I have never worked this hard on a painting. It’s taken a lot out of me. So many things have changed since the day this image was taken. And as Keith Haring said, “I think, feel, act, conceive, and live differently every day... I paint differently every day. Every hour. Every minute. Every instant.”

I spend a lot of time in my head, and painting has always brought me back into my body. Sometimes, I look back at my memories and don’t feel that they actually happened; there are versions of me I don’t remember being. Standing with a version of my past self and existing with her as I’ve moved through life at its frantic pace has been painful at times but has grown to feel peaceful.
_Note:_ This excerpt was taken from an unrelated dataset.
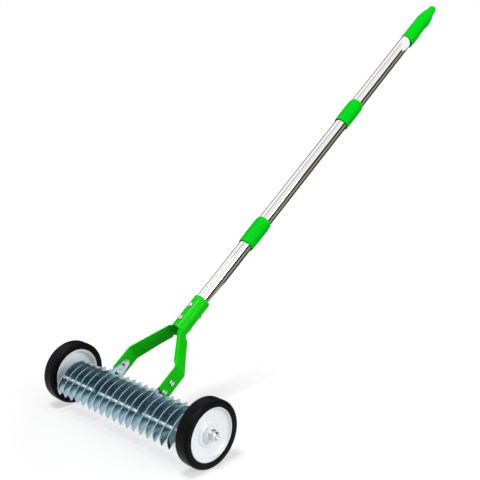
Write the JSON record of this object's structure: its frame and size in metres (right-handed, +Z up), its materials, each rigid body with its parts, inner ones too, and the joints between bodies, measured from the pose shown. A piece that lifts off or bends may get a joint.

Keith Haring describes learning to accept constant change as learning “to live in harmony with that knowledge and co-exist with it instead of working against it.”

June 15th, 2021

With a brush in my hand, I’ve reached out toward her, co-existing with a past moment, a past version of myself reaching for a plant that died a few months after we got it, but feels more alive on the canvas in front of me than it did even in that glowing moment.

I’m not making a still life, but it feels sometimes like I'm proving that life can be still.

Just because a moment stops happening and instantly becomes relegated to a tiny square in the camera roll of my memory doesn’t mean that it wasn’t once real and physical and colorful and glorious and hard all at the same time.

Living in the world of my canvas is not the same as existing in the actual moment.

When people stand in front of it, as I have for so many hours of my life, I don’t want them to feel as though the moment is actually happening.

I want them to remember warmth, remember that the things that have happened to them were once alive and bursting with color, to co-exist in harmony with the confusing reality of change.

Painting is an act of stopping light in a moment. I spend months of time rendering a single instant, convincing myself of the permanence of light in a world where everything seems terrifyingly tenuous.

Even as everything I know shifts unsteadily beneath my feet, the light in certain moments will live on forever, because I took the time to make it so.